Newt Gingrich’s opponents aren’t letting up in their criticism of his lucrative ties to the failed mortgage giant Freddie Mac after he resigned as House Speaker in the late 1990s. More damaging to his Presidential candidacy is that Mr. Gingrich doesn’t seem to understand why anyone is offended.
In his first response after news broke that he’d made $300,000 working for Freddie, Mr. Gingrich claimed he had “offered them advice on precisely what they didn’t do.” As a “historian,” he said during a November 9 debate, he had concluded last decade that “this is a bubble,” and that Freddie and its sister Fannie Mae should stop making loans to people who have no credit history. He added that now they should be broken up.
A week later Bloomberg reported that Mr. Gingrich had made between $1.6 million and $1.8 million in two separate contracts with Freddie between 1999 and 2008. The former Speaker stuck to his line that “I was approached to offer strategic advice” and had warned the government-sponsored enterprises (GSEs) to stop lending to bad credit risks.
Then on December 2 our colleagues at the Journal reported that as late as April 2007 Mr. Gingrich had defended Fannie and Freddie as examples of conservative governance. “While we need to improve the regulation of the GSEs, I would be very cautious about fundamentally changing their role or the model itself,” Mr. Gingrich said in an interview at the time.
Mr.
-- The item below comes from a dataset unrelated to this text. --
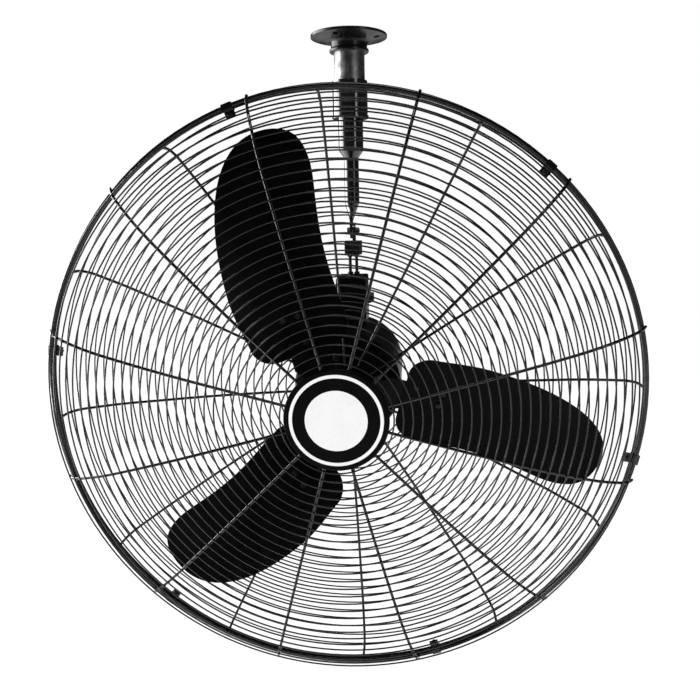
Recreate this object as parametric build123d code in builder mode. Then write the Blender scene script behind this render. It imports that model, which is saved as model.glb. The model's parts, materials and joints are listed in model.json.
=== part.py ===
from build123d import *
import os
from math import asin, cos, degrees, radians, sin

# Industrial circulator fan that hangs from a beam on a pipe.
# Millimetres, +Z up. The origin is the centre of the flange's top face, on the pipe's axis,
# and the fan blows towards -Y.

# Driving dimensions of the hanger, from the beam down
flange_radius = 60.0
flange_edge = 4.0
flange_root = 8.5
flange_waist_radius = 28.5
flange_lip_radius = 31.0
flange_height = 25.5
flange_blend = 6.0
flange_lip_height = 4.0
flange_lip_chamfer = 1.0
flange_hole_radius = 4.8
flange_hole_count = 4
flange_hole_circle = 94.0
flange_hole_turn = -20.0
pipe_radius = 24.15
pipe_wall = 3.2
pipe_top_gap = 1.0
pipe_bottom = 108.0
pipe_groove_drop = 49.0
pipe_groove_depth = 0.6
pipe_groove_width = 1.2
sleeve_top = 67.0
sleeve_bottom = 123.0
sleeve_wall = 3.85
sleeve_floor = 13.0
sleeve_lip = 1.5
sleeve_lip_height = 4.0
clamp_inset = 10.0
clamp_stand = 4.0
arm_radius = 20.0
arm_bore_radius = 15.0
arm_bore_depth = 46.0
arm_neck_end = 172.0
arm_shoulder_end = 183.0
arm_shank_radius = 12.0
arm_shank_end = 254.0
arm_flat_start = 285.0
tilt_drop = 299.0
tang_thickness = 4.0
tang_width = 26.0
tang_gap = 0.2

# Driving dimensions of the motor's hanger bracket
block_width = 29.0
block_depth = 30.0
block_top = 316.0
block_bottom = 338.0
block_corner = 3.0
block_stud_cover = 3.0
box_top = 372.0
box_width = 49.0
box_front = -62.0
box_rear = 10.0
box_wall = 2.5
box_cover = 2.0
box_corner = 3.0
cover_screw_inset = 6.0
cover_screw_radius = 2.0
cover_screw_head = 3.8
stud_radius = 2.2
stud_spacing_x = 11.0
stud_spacing_y = 12.0
stud_nut_height = 4.0
stud_nut_flats = 7.6
gland_drop = box_top + 36.0
gland_radius = 10.5
gland_reach = 11.0
gland_thread_radius = 6.9
gland_bore_radius = 4.0
gland_nut = 6.0
gland_inside = 3.0
capacitor_radius = 14.0
capacitor_length = 46.0
capacitor_lift = 8.0
capacitor_inset = 16.0
strap_thickness = 1.5
strap_width = 12.0
strap_foot_width = 16.0

# Driving dimensions of the fan head; z there runs forwards along the fan's axis from the rim's plane
fan_drop = 528.0
fan_reach = 250.0
guard_radius = 419.0
rim_wire_radius = 3.2
rim_gap = 0.4
rib_radius = 2.0
ring_radius = 1.1
ring_pitch = 12.5
rib_count = 12
front_rib_angle = 105.1
rear_rib_angle = 93.2
front_depth = 70.0
front_knee = (240.0, 1100.0)
front_shoulder = (guard_radius - 60.5, 54.0, 208.0)
front_rim_fillet = 60.0
front_landing = 20.5
front_hook_angle = 58.0
front_first_ring = 75.0
rear_depth = 82.0
rear_knee = (190.0, 900.0)
rear_shoulder = (guard_radius - 69.0, 62.0, 250.0)
rear_wall_radius = guard_radius - 4.5
rear_wall_corner = (40.0, 28.0)
rear_first_ring = 94.5
front_rib_start = 30.0
rear_rib_start = 40.0
front_plate_radius = 62.0
front_plate_thickness = 1.5
rear_plate_radius = 62.0
rear_plate_bore = 20.0
rear_plate_thickness = 2.0
badge_radius = 69.5
badge_thickness = 5.0
badge_ring_outer = 62.0
badge_ring_width = 4.5
badge_disc_radius = 41.0
badge_inlay = 0.5

# Driving dimensions of the blades and their hub
blade_count = 3
blade_angle = 105.5
blade_thickness = 2.0
blade_pitch = 21.3
blade_offset = 32.0
blade_plane_z = -7.5
blade_camber = 8.0
blade_camber_radius = 337.0
blade_half_chord = 95.0
blade_tip_radius = 381.0
arm_sheet = 4.0
hub_radius = 22.0
hub_front = 12.0
hub_rear = -36.0
hub_screw_lead = 14.0
rivet_radius = 2.4
rivet_head_radius = 5.0
rivet_head_height = 2.2
rivet_places = [(96.0, -9.0), (96.0, 13.0), (134.0, -9.0), (134.0, 13.0)]

# Driving dimensions of the motor
motor_radius = 82.5
motor_wall = 3.0
shell_front = -106.0
shell_rear = -262.0
bell_step = 6.0
bell_face_radius = 64.0
bell_wall = 5.0
bell_spigot = 7.0
rear_bell_depth = 24.0
vent_count = 8
vent_radius = 50.0
vent_length = 22.0
vent_width = 8.0
bearing_bore_radius = 8.5
bearing_radius = 20.0
bearing_width = 12.0
bearing_boss_radius = 27.0
shaft_radius = 7.94
shaft_shoulder_radius = 11.0
shaft_front = 14.0
stator_length = 64.0
stator_bore_radius = 48.0
stator_slot_count = 24
stator_slot_depth = 17.0
stator_slot_width = 5.0
winding_outer_radius = 69.0
winding_height = 20.0
rotor_air_gap = 0.4
tie_bolt_circle = 74.0
tie_bolt_radius = 2.5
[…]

Gingrich added in that interview that there are times “when you need government to help spur private enterprise and economic development.” He cited electricity and telephone network expansion. “It’s not a point of view libertarians would embrace, but I am more in the Alexander Hamilton-Teddy Roosevelt tradition of conservatism,” he said, adding “I’m convinced that if NASA were a GSE, we probably would be on Mars today.”
This doesn’t make it OK and he has some explaining to do. His attack on Romney this week, talking about his career at Bain Capital as if it were deplorable, was even worse.